Klientka-lekarka w odpowiedzi wyznała mi, że sama dotychczas nie zwracała uwagi na takie rzeczy. Nie zastanawiała się, czy manicurzystka używa sterylnych cążek przy wycinaniu skórek, czy jednorazowego pilnika – po prostu ufała, że wszystko jest jak należy skoro jest u profesjonalisty, który na pewno wie co robi.
A czy Wy ufacie czy jednak sprawdzacie ?
Jak mieć PEWNOŚĆ, że jesteście w dobrych rękach?
Obserwujcie i wsłuchujcie się w to co dzieje się wokół Was.
Każde narzędzie metalowe jak: pęseta do brwi, cążki do skórek, końcówki do mikrodermabrazji powinny być zdezynfekowane w specjalnym płynie, a następnie wysterylizowane w autoklawie medycznym. Dokładnie tak jak w szpitalu czy u dentysty.
Jak poznać czy narzędzie jest wysterylizowane? Jeśli przed regulacją brwi kosmetyczka bierze do ręki pęsetę opakowaną w niebiesko-przezroczysty foliowy pakiet i przy Was rozrywa opakowanie, jesteście bezpieczni. Jeśli natomiast bierze ze stolika „gołą” pęsetę, pora na szybką ewakuację z takiego gabinetu. I nie wierzcie w zapewnienia, że „zdezynfekowałam”, ponieważ samo wymoczenie narzędzia w płynie nie jest skuteczne.

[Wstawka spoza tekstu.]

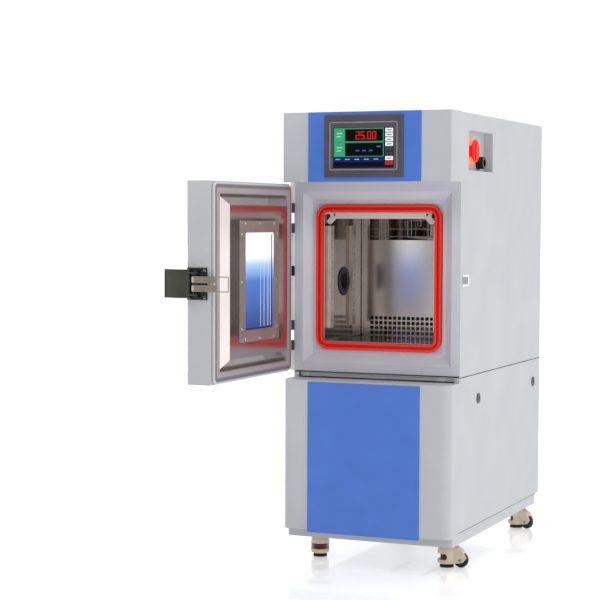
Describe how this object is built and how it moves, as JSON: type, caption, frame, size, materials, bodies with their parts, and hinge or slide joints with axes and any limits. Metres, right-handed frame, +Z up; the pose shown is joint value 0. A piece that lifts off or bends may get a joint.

Wymagajcie jednorazowego pilnika do paznokci. Pilników nie można sterylizować w autoklawie, uległyby zniszczeniu, a sama dezynfekcja płynem jest nieskuteczna. Na porowatej powierzchni pilników może znajdować się niewidoczna gołym okiem krew. Nie obawiajcie się pytać, czy ten pilnik jest jednorazowy – to nie żadna fanaberia. Jednorazowy pilnik jest ostry i ma świeże niepościerane napisy.Po usłudze ląduje w koszu lub klientka może go zabrać do domu.
Kilka dni temu taka sytuacja.
Klientka siedzi w moim gabinecie na fotelu, oczy ma zamknięte ponieważ wykonujemy stylizację brwi. W pewnym momencie podchodzę do niej i rozrywam opakowanie z pęsetą. Klientka mówi:”Tego dżwięku mi właśnie brakowało w poprzednim gabinecie”.